5S is an organizing methodology that originated in Japan. If you have been to Japan, you'd likely agree that their discipline with regard to organization and cleanliness is among the best there is. The 5S methodology is also recognized as one of the many techniques used in Just-In-Time manufacturing. While it applies to and probably began for manufacturing and warehouse facilities, I have worked in office environments that have applied this methodology with success. The 5S are as follows:
Sort (seiri 整理) – sorting all physical items enables easy and safe retrieval while reducing the time of searching for the item. It also facilitates item inspections and reduces the occupation of physical space.
Set in Order (seiton 整頓) – this further supports the organization of the workspace by aligning required items with its function and workflow to reduce material handling effort.
Shine (seiso 清掃) – represents regular and thorough cleaning. The power of cleanliness is often underestimated. A clean workspace improves health and safety, the efficiency of workflow, worker comfort/productivity; and, reduces errors or defects.
Standardize (seiketsu 清潔) – picking from the best processes and materials and then using them uniformly will reduce complexity and increase efficiency. The more regularly something is done, the faster and less prone to error they become. Investigations also become easier when errors do occur. Onboarding new employees and worker coverage are also improved when processes are standardized.
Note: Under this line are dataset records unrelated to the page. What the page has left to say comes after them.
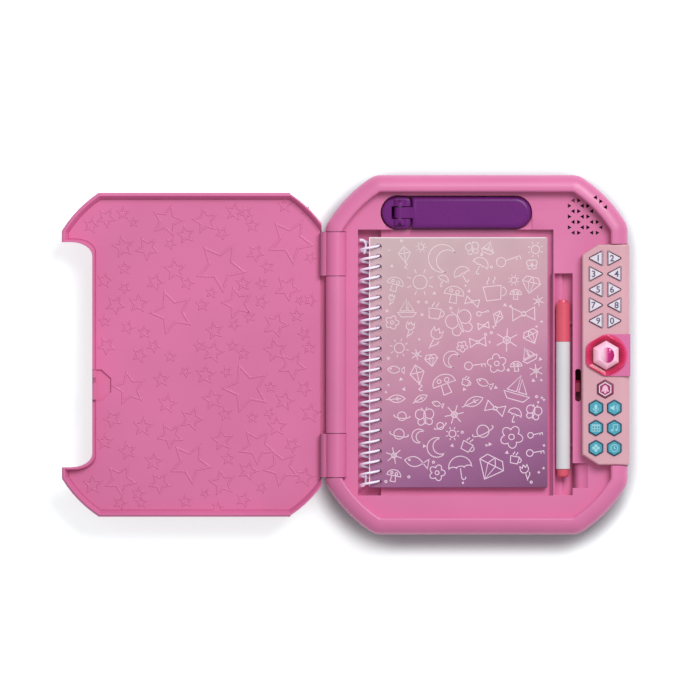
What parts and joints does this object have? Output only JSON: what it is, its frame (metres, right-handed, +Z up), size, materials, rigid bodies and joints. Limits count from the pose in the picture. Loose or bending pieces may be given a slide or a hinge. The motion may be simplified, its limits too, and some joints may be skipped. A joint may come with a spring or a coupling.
{
  "type": "electronic secret diary",
  "caption": "Lockable plastic diary case lying open, with a keypad panel, a folding lamp, a coil-bound notebook and a capped pen in a deep tray.",
  "frame": {"origin": "centre of the open diary's outline, on the plane of its feet", "axes": "+X from the lid to the keypad, +Y to the lamp end, +Z up"},
  "size_m": [0.3732, 0.236, 0.043],
  "materials": {
    "pink_shell": "satin moulded",
    "panel_pink": "satin moulded",
    "crimson": "gloss moulded",
    "gem": "clear faceted",
    "digit_lilac": "satin",
    "teal": "satin",
    "purple": "satin moulded",
    "lens": "frosted",
    "steel": "plated",
    "rubber_feet": "matt",
    "circuit_board": "solder mask",
    "black_plastic": "matt",
    "cable": "film",
    "guide": "satin",
    "cover_card": "printed card",
    "paper": "writing paper",
    "coil": "gloss",
    "pen_white": "gloss",
    "pen_coral": "gloss",
    "ink": "gloss"
  },
  "bodies": {
    "base": {"lower_case": "pink_shell", "upper_deck": "pink_shell", "rubber_feet": "rubber_feet", "case_screws": "steel", "battery_door": "pink_shell", "battery_door_screw": "steel", "batteries": "black_plastic", "battery_contacts": "steel", "main_board": "circuit_board", "circuit_chips": "black_plastic", "ribbon_cable": "cable", "keypad_board": "circuit_board", "key_mat": "rubber_feet", "keypad_panel": "panel_pink", "gem_bezel": "crimson", "gem_light": "lens", "speaker_frame": "black_plastic", "speaker_cone": "black_plastic", "speaker_retainer": "pink_shell", "hinge_pins": "steel", "latch_guide": "guide", "latch_solenoid": "steel", "lamp_turret": "purple", "lamp_turret_clip": "steel", "lamp_pin": "steel", "latch_spring": "steel"},
    "lid": {"lid_shell": "pink_shell", "lid_liner": "pink_shell", "lid_catch": "crimson"},
    "key_1": {"key_1": "digit_lilac"},
    "key_2": {"key_2": "digit_lilac"},
    "key_3": {"key_3": "digit_lilac"},
    "key_4": {"key_4": "digit_lilac"},
    "key_5": {"key_5": "digit_lilac"},
    "key_6": {"key_6": "digit_lilac"},
    "key_7": {"key_7": "digit_lilac"},
    "key_8": {"key_8": "digit_lilac"},
    "key_9": {"key_9": "digit_lilac"},
    "key_0": {"key_0": "digit_lilac"},
    "gem_button": {"gem_button": "gem"},
    "bell_key": {"bell_key": "crimson"},
    "talk_key": {"talk_key": "teal"},
    "sound_key": {"sound_key": "teal"},
    "calendar_key": {"calendar_key": "teal"},
    "music_key": {"music_key": "teal"},
    "game_key": {"game_key": "teal"},
    "clock_key": {"clock_key": "teal"},
    "lamp": {"lamp_arm": "purple", "lamp_arm_cover": "purple", "lamp_lens": "lens"},
    "latch": {"latch_slider": "crimson"},
    "notebook": {"notebook_pages": "paper", "notebook_back_cover": "cover_card"},
    "front_cover": {"notebook_front_cover": "cover_card"},
    "coil": {"spiral_coil": "coil"},
    "pen": {"pen_barrel": "pen_white", "pen_nib": "steel", "pen_refill": "ink", "pen_end_plug": "pen_coral"},
    "cap": {"pen_cap": "pen_coral"}
  },
  "joints": [
    {"name": "lid_hinge", "type": "hinge", "parent": "base", "child": "lid", "pos_m": [-0.00665, 0, 0.0293], "axis": [0, -1, 0], "range_deg": [-180, 0]},
    {"name": "lamp_lift", "type": "hinge", "parent": "base", "child": "lamp", "pos_m": [0.03535, 0.0933, 0.0254], "axis": [0, -1, 0], "range_deg": [0, 100]},
    {"name": "latch_slide", "type": "slide", "parent": "base", "child": "latch", "axis": [0, -1, 0], "range_m": [0, 0.0025], "stiffness_N_per_m": 250, "springref_m": -0.002, "deforming": ["latch_spring"]},
    {"name": "notebook_lift", "type": "slide", "parent": "base", "child": "notebook", "axis": [0, 0, 1], "range_m": [0, 0.05]},
    {"name": "notebook_cover", "type": "hinge", "parent": "notebook", "child": "front_cover", "pos_m": [0.01555, 0, 0.0238], "axis": [0, -1, 0], "range_deg": [0, 130]},
    {"name": "coil_turn", "type": "hinge", "parent": "notebook", "child": "coil", "pos_m": [0.01555, 0, 0.0238], "axis": [0, -1, 0], "range_deg": [0, 39]},
    {"name": "pen_lift", "type": "slide", "parent": "base", "child": "pen", "axis": [0, 0, 1], "range_m": [0, 0.05]},
    {"name": "pen_cap_pull", "type": "slide", "parent": "pen", "child": "cap", "axis": [0, 1, 0], "range_m": [0, 0.016]},
    {"name": "key_1_press", "type": "slide", "parent": "base", "child": "key_1", "axis": [0, 0, -1], "range_m": [0, 0.001], "stiffness_N_per_m": 250, "springref_m": -0.001},
    {"name": "key_2_press", "type": "slide", "parent": "base", "child": "key_2", "axis": [0, 0, -1], "range_m": [0, 0.001], "stiffness_N_per_m": 250, "springref_m": -0.001},
    {"name": "key_3_press", "type": "slide", "parent": "base", "child": "key_3", "axis": [0, 0, -1], "range_m": [0, 0.001], "stiffness_N_per_m": 250, "springref_m": -0.001},
    {"name": "key_4_press", "type": "slide", "parent": "base", "child": "key_4", "axis": [0, 0, -1], "range_m": [0, 0.001], "stiffness_N_per_m": 250, "springref_m": -0.001},
    {"name": "key_5_press", "type": "slide", "parent": "base", "child": "key_5", "axis": [0, 0, -1], "range_m": [0, 0.001], "stiffness_N_per_m": 250, "springref_m": -0.001},
    {"name": "key_6_press", "type": "slide", "parent": "base", "child": "key_6", "axis": [0, 0, -1], "range_m": [0, 0.001], "stiffness_N_per_m": 250, "springref_m": -0.001},
    {"name": "key_7_press", "type": "slide", "parent": "base", "child": "key_7", "axis": [0, 0, -1], "range_m": [0, 0.001], "stiffness_N_per_m": 250, "springref_m": -0.001},
    {"name": "key_8_press", "type": "slide", "parent": "base", "child": "key_8", "axis": [0, 0, -1], "range_m": [0, 0.001], "stiffness_N_per_m": 250, "springref_m": -0.001},
    {"name": "key_9_press", "type": "slide", "parent": "base", "child": "key_9", "axis": [0, 0, -1], "range_m": [0, 0.001], "stiffness_N_per_m": 250, "springref_m": -0.001},
    {"name": "key_0_press", "type": "slide", "parent": "base", "child": "key_0", "axis": [0, 0, -1], "range_m": [0, 0.001], "stiffness_N_per_m": 250, "springref_m": -0.001},
    {"name": "gem_button_press", "type": "slide", "parent": "base", "child": "gem_button", "axis": [0, 0, -1], "range_m": [0, 0.001], "stiffness_N_per_m": 400, "springref_m": -0.001},
    {"name": "bell_key_press", "type": "slide", "parent": "base", "child": "bell_key", "axis": [0, 0, -1], "range_m": [0, 0.001], "stiffness_N_per_m": 250, "springref_m": -0.001},
    {"name": "talk_key_press", "type": "slide", "parent": "base", "child": "talk_key", "axis": [0, 0, -1], "range_m": [0, 0.001], "stiffness_N_per_m": 250, "springref_m": -0.001},
    {"name": "sound_key_press", "type": "slide", "parent": "base", "child": "sound_key", "axis": [0, 0, -1], "range_m": [0, 0.001], "stiffness_N_per_m": 250, "springref_m": -0.001},
    {"name": "calendar_key_press", "type": "slide", "parent": "base", "child": "calendar_key", "axis": [0, 0, -1], "range_m": [0, 0.001], "stiffness_N_per_m": 250, "springref_m": -0.001},
    {"name": "music_key_press", "type": "slide", "parent": "base", "child": "music_key", "axis": [0, 0, -1], "range_m": [0, 0.001], "stiffness_N_per_m": 250, "springref_m": -0.001},
    {"name": "game_key_press", "type": "slide", "parent": "base", "child": "game_key", "axis": [0, 0, -1], "range_m": [0, 0.001], "stiffness_N_per_m": 250, "springref_m": -0.001},
    {"name": "clock_key_press", "type": "slide", "parent": "base", "child": "clock_key", "axis": [0, 0, -1], "range_m": [0, 0.001], "stiffness_N_per_m": 250, "springref_m": -0.001}
  ],
  "couplings": [
    {"joint": "coil_turn", "follows": "notebook_cover", "ratio": 0.3}
  ]
}
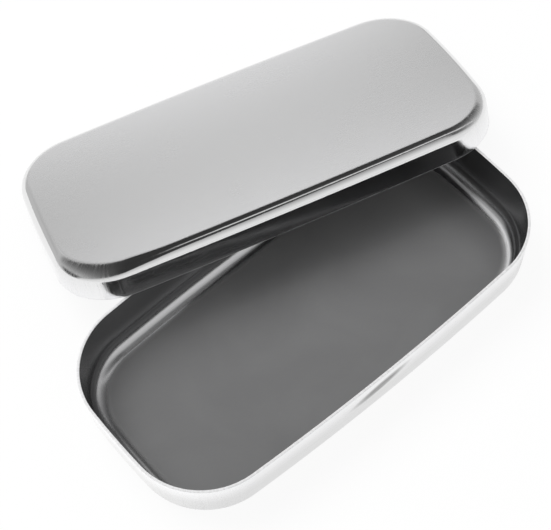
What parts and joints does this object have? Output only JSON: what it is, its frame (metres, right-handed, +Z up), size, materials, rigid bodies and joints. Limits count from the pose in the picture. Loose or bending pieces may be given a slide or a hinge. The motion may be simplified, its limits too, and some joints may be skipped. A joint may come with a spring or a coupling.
{
  "type": "bur holder box",
  "caption": "Shallow drawn-steel box for dental burs: a rounded tray with bowed sides, and a loose lid that fits over its rim and here leans on it.",
  "frame": {"origin": "middle of the tray's base, on the surface that the box stands on", "axes": "+X along the tray's length, +Y towards the long side where the lid leans, +Z up"},
  "size_m": [0.1042, 0.0844, 0.0184],
  "materials": {
    "tray_steel": "mirror-polished outside, satin inside, bright rim",
    "lid_steel": "brushed satin top, polished skirt, bright cut edge"
  },
  "bodies": {
    "tray": {"tray": "tray_steel"},
    "lid": {"lid": "lid_steel"}
  },
  "joints": [
    {"name": "lid_lift", "type": "slide", "parent": "tray", "child": "lid", "axis": [0, 0, 1], "range_m": [0, 0.06]}
  ]
}
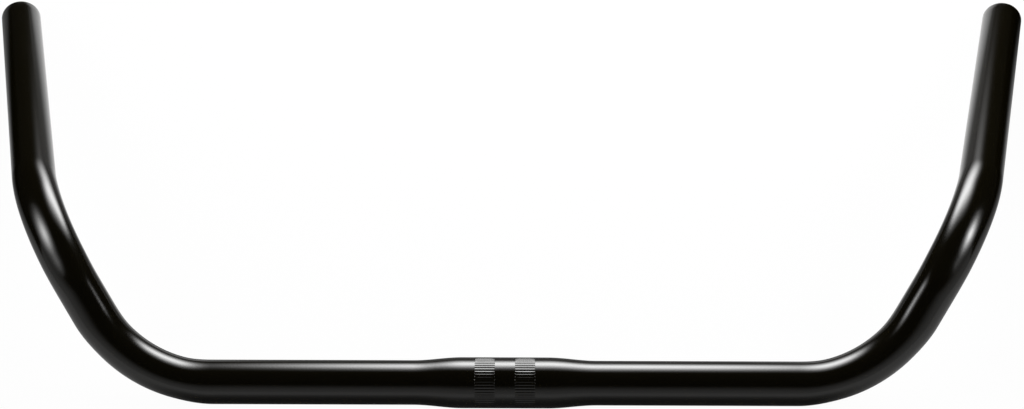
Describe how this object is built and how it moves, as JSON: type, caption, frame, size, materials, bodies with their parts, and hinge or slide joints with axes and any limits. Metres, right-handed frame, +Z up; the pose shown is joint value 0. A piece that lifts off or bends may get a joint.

Sustain (shitsuke しつけ) – making sure the changes made and the standards set up are followed are essential to capitalizing on the benefits gained from the previous steps. The whole 5S process should be continuous and not static. There should also be a process to make improvements in each of the steps.
In summary, organization and cleanliness play are very large role in the safe and efficient operation of a facility. As a procurement professional, I sometimes use it as an indicator of a business's professionalism and capabilities. If their facilities are physically unorganized, I may question other aspects of their performance as well.